Maybe life got busy. Maybe you kept meaning to get to it. Maybe you opened QuickBooks once, felt your soul leave your body, and decided today was not the day. Whatever the reason—you’re behind, and the pile feels bigger every time you think about it. Here’s the thing: you’re not the first person to end up here, and you’re not as far gone as you think.
You started a business. You wore seventeen hats. Bookkeeping probably felt like the least urgent thing on the list until suddenly it was the most urgent thing on the list. That’s not a character flaw, that’s just how it goes for a lot of small business owners—especially in the early years.
The shame spiral around messy books is real, but it’s also the main thing keeping people from actually fixing the problem. So we’re skipping it. We’re going straight to what to do.
Before you do anything else, you need to know what you’re dealing with. A few months behind is a very different situation than a full year—or more. Pull up your books and find the last month that was actually reconciled and closed. That’s your starting point.
Don’t spiral at this step. You’re not fixing anything yet—you’re just taking inventory. Think of it like looking in the fridge before you go grocery shopping. You need to know what’s there before you can figure out what’s missing.
A few months behind? Totally fixable in a weekend with the right system. A full year? Still fixable—it just needs a plan and some dedicated time. Neither is a crisis. Both are just a project.
The worst thing you can do is start categorizing transactions while half your accounts aren’t connected or your statements are missing.
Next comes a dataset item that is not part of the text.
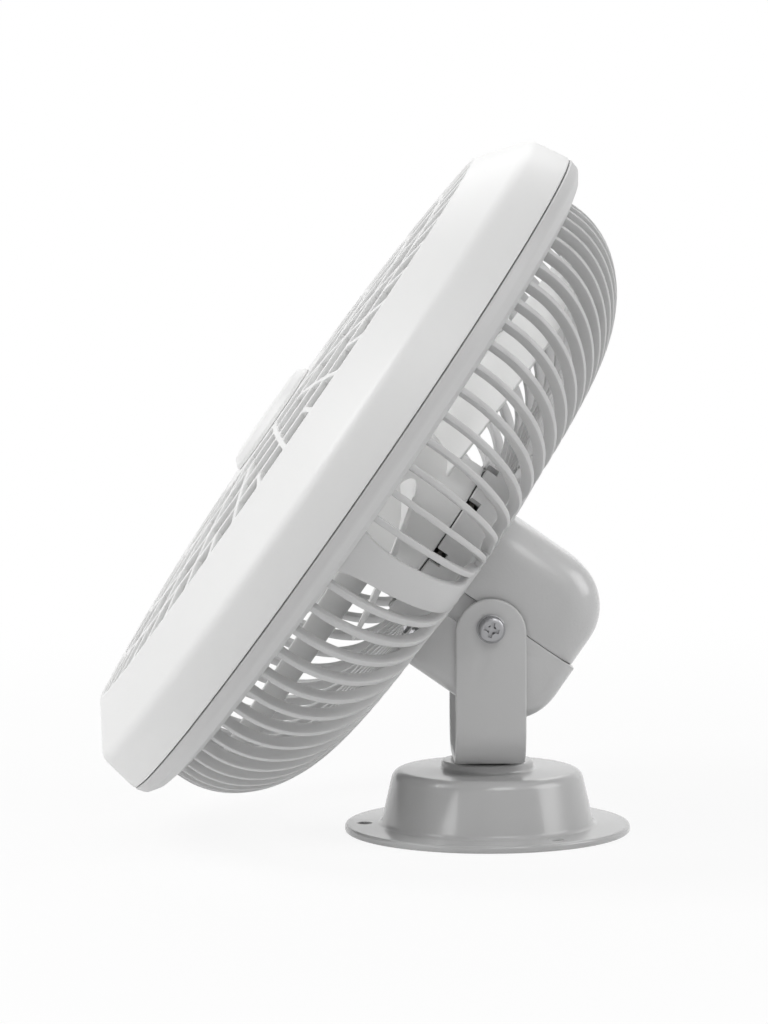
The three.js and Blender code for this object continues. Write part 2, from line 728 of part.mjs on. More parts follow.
// One blade as a loft of cambered sections from the hub to the tip. A section runs from the
// leading edge at the rear to the trailing edge at the front, and turns a little more at the root.
function blade(phase) {
  const [spans, chords] = [4, 4];
  const root = hubRadius - hubWall * 0.6;
  const point = (span, chord, side) => {
    const radius = root + (bladeTipRadius - root) * span;
    const turn = bladeRootSpan + (bladeTipSpan - bladeRootSpan) * span;
    const angle = radians(phase + bladeSweep * span ** 1.5 + turn * (chord - 0.5));
    const edge = Math.sin(Math.PI * chord) ** 0.5;
    const camber = bladeCamber * Math.sin(Math.PI * chord) * (1 - 0.4 * span);
    const shrink = 1 - 0.12 * span;
    const middle = (bladeRearForward + bladeFrontForward) / 2;
    const reach = (bladeFrontForward - bladeRearForward) / 2 * shrink;
    const height = middle + reach * (2 * chord - 1) - camber + side * bladeThickness * (0.2 + 0.3 * edge);
    return [radius * Math.cos(angle), radius * Math.sin(angle), height];
  };
  const positions = [];
  const quad = (a, b, c, d) => positions.push(...a, ...b, ...c, ...a, ...c, ...d);
  const steps = (count) => Array.from({ length: count }, (_, i) => [i / count, (i + 1) / count]);
  for (const [s0, s1] of steps(spans)) {
    for (const [c0, c1] of steps(chords)) {
      quad(point(s0, c0, 1), point(s1, c0, 1), point(s1, c1, 1), point(s0, c1, 1));
      quad(point(s0, c1, -1), point(s1, c1, -1), point(s1, c0, -1), point(s0, c0, -1));
    }
    quad(point(s0, 0, -1), point(s1, 0, -1), point(s1, 0, 1), point(s0, 0, 1));
    quad(point(s0, 1, 1), point(s1, 1, 1), point(s1, 1, -1), point(s0, 1, -1));
  }
  for (const [c0, c1] of steps(chords)) {
    quad(point(0, c0, -1), point(0, c0, 1), point(0, c1, 1), point(0, c1, -1));
    quad(point(1, c0, 1), point(1, c0, -1), point(1, c1, -1), point(1, c1, 1));
  }
  const geometry = new THREE.BufferGeometry();
  geometry.setAttribute('position', new THREE.Float32BufferAttribute(positions, 3));
  return toSolid(geometry);
}

const impeller = () => join(hub(), ...places(bladeCount, 1, bladePhase).map(([, , a]) => blade(a)));

function bladeNut() {
  const low = hubFrontForward + seatGap;
  const top = low + bladeNutHeight;
  const bore = aroundFlats(shaftRadius + pinGap, pinFacets);
  return revolved([
    [bore, low], [bladeNutRadius, low], [bladeNutRadius, low + 2], [bladeNutRadius - 2, top - 1],
    [bladeNutRadius - 4, top], [0, top], [0, top - 1.6], [bore, top - 1.6],
  ], pinFacets);
}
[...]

Get everything in one place first—bank statements, credit card statements, any loans or lines of credit, payroll records, payment processor reports. Every account that touched your business during the period you’re catching up on.
Missing a statement is normal. Most banks let you pull historical statements going back a year or two. Do that now so you’re not stopping and starting once you’re in the middle of it.
This is the mistake most people make when they try to catch up on their own—they start with the most recent month because it feels less overwhelming. But your books build on each other. If January is wrong, every month after it is also wrong. Start at the beginning of the gap and work forward, one month at a time.
Close each month before you move to the next one. Reconcile it, review it, and move on. It’s slower at first and faster by the end—because each month you complete makes the next one easier.
If you hit something you genuinely don’t know how to handle—a loan, an asset purchase, a refund that doesn’t make sense—write it down and keep going. Don’t let one confusing transaction derail the whole catch-up.
The hardest part of bookkeeping isn’t doing it. It’s doing it consistently. Once you’ve caught up, the goal is to never be in this position again—and that means setting a recurring time each month to close your books before the next month starts.
It doesn’t have to be long. A monthly bookkeeping session for a small business under $300k in revenue can take as little as an hour if you’re on top of it. The longer you wait, the longer it takes. That’s the whole case for staying current.
Falling behind doesn’t mean you’re bad at running a business. It means you were busy running your business. The only wrong move is staying stuck.